We additionally hold that plaintiffs could allege a set of facts stating a cause of action predicated upon the presence of defective conditions on defendant’s building, which caused an unnatural accumulation of water to overflow the building’s eaves and gutters, resulting in the formation of numerous large and heavy icicles. Although we have already determined that plaintiffs were not obligated to allege an unnatural accumulation of snow or ice to state a cause of action that defendant breached its duty to providé Charles with a reasonably safe means of ingress and egress, plaintiffs certainly were not precluded from alleging defendant’s negligence in failing to correct defective building conditions that permitted hazardous unnatural accumulations of water and ice to form. Contrary to the conclusions of the trial court, we find no deficiency in the specificity of plaintiffs’ allegations of defect contained in subparagraphs 7(e) through 7(k) of counts I and II of their complaint. As detailed above, plaintiffs alleged specific building defects, including an improperly pitched overhang roof; improperly hung and sized gutters and downspouts; an inadequate number of downspouts for the overhang roof; and improper drainage of the overhang roof. As plaintiffs have pleaded specific building defects, we reject defendant’s assertions that plaintiffs’ allegations constitute legal conclusions. We note that the purpose of a section 2 — 615 motion is to determine whether the plaintiff has stated a viable cause of action, not to consider whether the plaintiff will ultimately be able to procure evidence to support his allegations. See Fahner, 88 Ill. 2d at 308. We therefore conclude that plaintiffs could allege a set of facts that would state a cause of action predicated upon the presence of defective conditions on defendant’s building that caused an unnatural accumulation of ice.

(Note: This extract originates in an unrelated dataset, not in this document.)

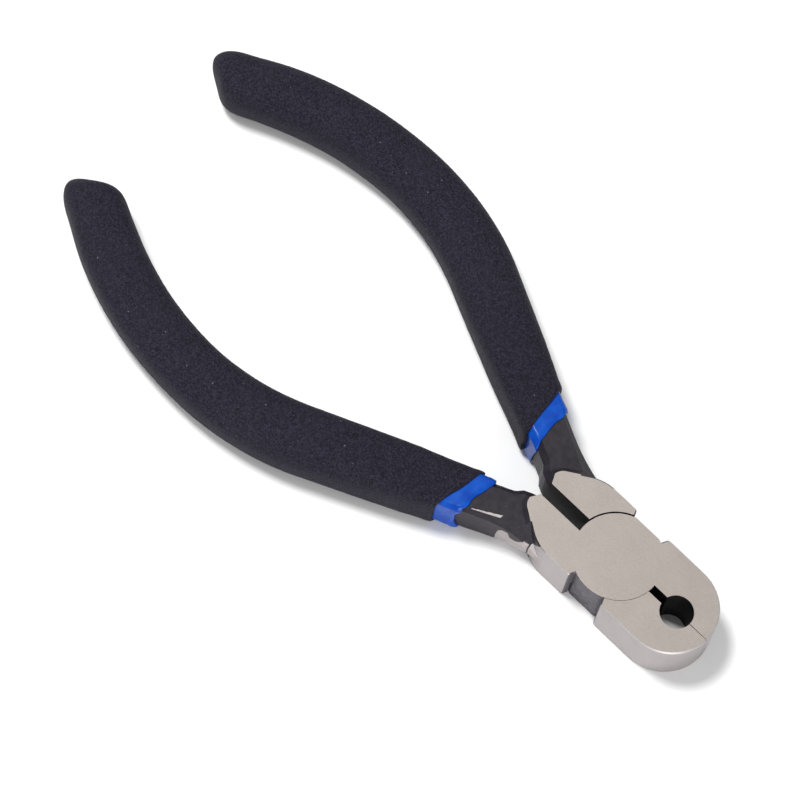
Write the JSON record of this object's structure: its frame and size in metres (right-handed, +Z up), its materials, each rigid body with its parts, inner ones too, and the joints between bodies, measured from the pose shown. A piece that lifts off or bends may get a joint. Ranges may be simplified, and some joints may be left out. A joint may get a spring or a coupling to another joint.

Because we conclude that plaintiffs could plead a set of facts that would entitle them to recover, we conclude that the trial court erred in *239dismissing their complaint with prejudice. See Andersen, 341 Ill. App. 3d at 219; Allen v. Berger, 336 Ill. App. 3d 675, 681 (2002). Instead, justice requires that plaintiffs be given an opportunity to replead their complaint. See Andersen, 341 Ill. App. 3d at 219 (holding that amendments should be liberally allowed if doing so will further the “ends of justice”). We therefore reverse that portion of the trial court’s order dismissing with prejudice subparagraphs 7(a) through 7(n) of counts I and II, and we remand the cause with instructions that plaintiffs be given the opportunity to replead.

In closing, we note that plaintiffs have not requested reversal or raised any contention of error regarding the trial court’s dismissal of their allegation of negligence predicated upon defendant’s alleged violation of section 26 — 172 of the Rockford Code of Ordinances (subparagraph 7(o) of counts I and II). Accordingly, we will not disturb that portion of the trial court’s dismissal order.

For the foregoing reasons, we affirm that portion of the trial court’s order dismissing subparagraph 7(o) of counts I and II of plaintiffs’ complaint pursuant to section 2 — 615 of the Code, reverse the remainder of the trial court’s dismissal order, and remand the cause for further proceedings as directed.

Affirmed in part and reversed in part; cause remanded with instructions.

O’MALLEY, EJ., and McLAREN, J., concur.